The Real Cost of Owning a Home
You’ve bought your first home, and you love it! You’ve painted the walls in bright colors, planted a tree, and adopted a large dog that most landlords would never allow.
Then, one day the kitchen faucet springs a leak and you come home to a small pond on the floor. Your first impulse may be to call the landlord, but then you remember—this is your home, and you are responsible for cleaning up the mess.
As all first-time homeowners quickly discover, the costs of owning a home go well beyond the monthly mortgage payment. Most of these costs are predictable and, with research and careful planning, you can be sure to buy a home you can truly afford—even with all the extra expenses.

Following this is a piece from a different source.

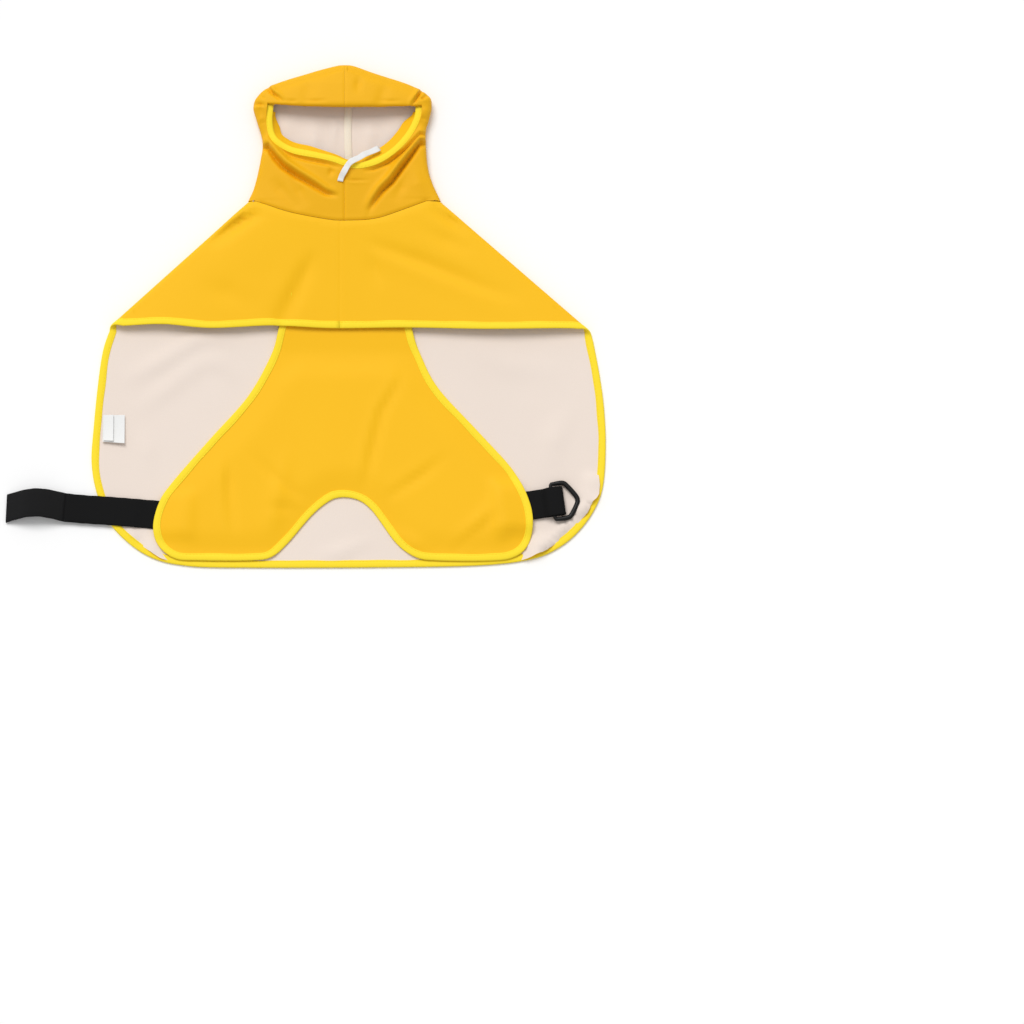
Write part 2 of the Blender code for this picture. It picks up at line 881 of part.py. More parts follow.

Property taxes vary, but every state collects them. Two factors figure into the property taxes you pay:
- Tax rates. Many government entities such as states, cities, and school districts collect property taxes. The rates can fluctuate every year.
- The value of your home. The higher your home’s value, the higher your property taxes.
As you are working out how much you can spend on a house, be sure to consider whether your budget can accommodate increases in property taxes.
- Investigate whether tax rates in your area have increased over time. If they have, try to estimate how much these increases could add to your property taxes in the future.
- Consider how likely it is that homes in your area will increase in value and how much of that increase will be taxable. For owner-occupied homes, many taxing jurisdictions limit how much of a house’s increased value can be taxed, but value increases almost always lead to at least some increase in taxes.
On the upside, you can deduct property taxes from your federal income taxes.
Of all the costs associated with homeownership, repair expenses are the hardest to predict and plan for. These expenses may result from:
- Storms (hail, high winds, flooding, and other natural disasters)
- Water leaks
Although homeowners’ insurance covers many of these situations, it does not cover all natural disasters (many policies exclude flood and earthquake damage). And even when the policy covers the damage, you still have to meet the deductible and pay any expenses the policy doesn’t cover.
Maintenance needs are predictable, but costs can be difficult to estimate. These costs can include:
- Servicing HVAC systems—Heating, ventilation, and air-conditioning (HVAC) systems and other appliances such as water heaters, washers, dryers, and ovens require maintenance to keep them performing optimally. Most HVAC systems use filters that have to be replaced monthly. In addition, it’s a good idea to have HVAC systems serviced once a year to maintain optimal function and energy efficiency.
- Replacing major appliances—If any major appliances such as the refrigerator, oven, or washer and dryer are included in the house purchase, find out how old they are and how long they are likely to last so you can plan for replacing them in a timely manner.
- Pest control—If you live in a region where termites and other destructive or unpleasant insects are common, you may find that contracting for regular pest control is a good idea.
- Yard care—Yard maintenance is not always optional. Many cities and subdivisions have ordinances that require you to keep grass and weeds below a certain height. You may need to invest in a mower or hire someone to keep your yard in decent shape.
- Roof replacement—Roofs wear out over time. If you’re considering buying a house, make sure you know how old the roof is and when it likely will need to be replaced.
Mortgage insurance—Buyers who pay less than a 20 percent down payment usually are required to purchase mortgage insurance (also known as private mortgage insurance or PMI), which protects the lender in case the borrower defaults.
- Mortgage insurance premiums vary between about 0.25 percent and 1.5 percent of the loan amount per year.
- Lenders often require you to pay mortgage insurance payments as part of your monthly escrow payments. Borrowers usually can cancel their mortgage insurance once they have paid off a certain amount of their loan—typically when their loan balance is 78 percent of the home’s sale price or current appraised value.
- Note that Federal Housing Administration (FHA) loans have unique terms including an upfront mortgage insurance premium of up to 1.75 percent and a requirement that the mortgage insurance remain for the life of the loan. For more details, visit the FHA website.
Homeowners’ insurance—As a condition of the loan, lenders almost always require borrowers to have homeowners’ insurance so that the lender can recoup the loan should the home be destroyed.
- Required or not, having homeowners’ insurance is a good idea—not only can it help a homeowner rebuild in case of fire or storm damage, but also it usually covers losses of personal property and provides liability coverage for accidents that occur in the home or on the property.
- Rates vary widely, and coverage can vary as well. The most common form of homeowners’ insurance does not cover losses due to earthquakes, floods, and termites. Before you buy a policy, make sure you understand what it does and does not cover.
Homeowners’ Association Fees
Almost all condominiums and some single-family homes in subdivisions charge homeowners’ association (HOA) fees.
- These fees typically cover maintenance and improvement of common areas, such as lobbies, building exteriors, garden areas, and pools.
- HOA fees should be clearly stated as part of a real estate listing. However, if you are thinking of buying a property that has an HOA fee, you may want to research the rules governing HOA increases and find out how often and how much the HOA has raised fees in the past.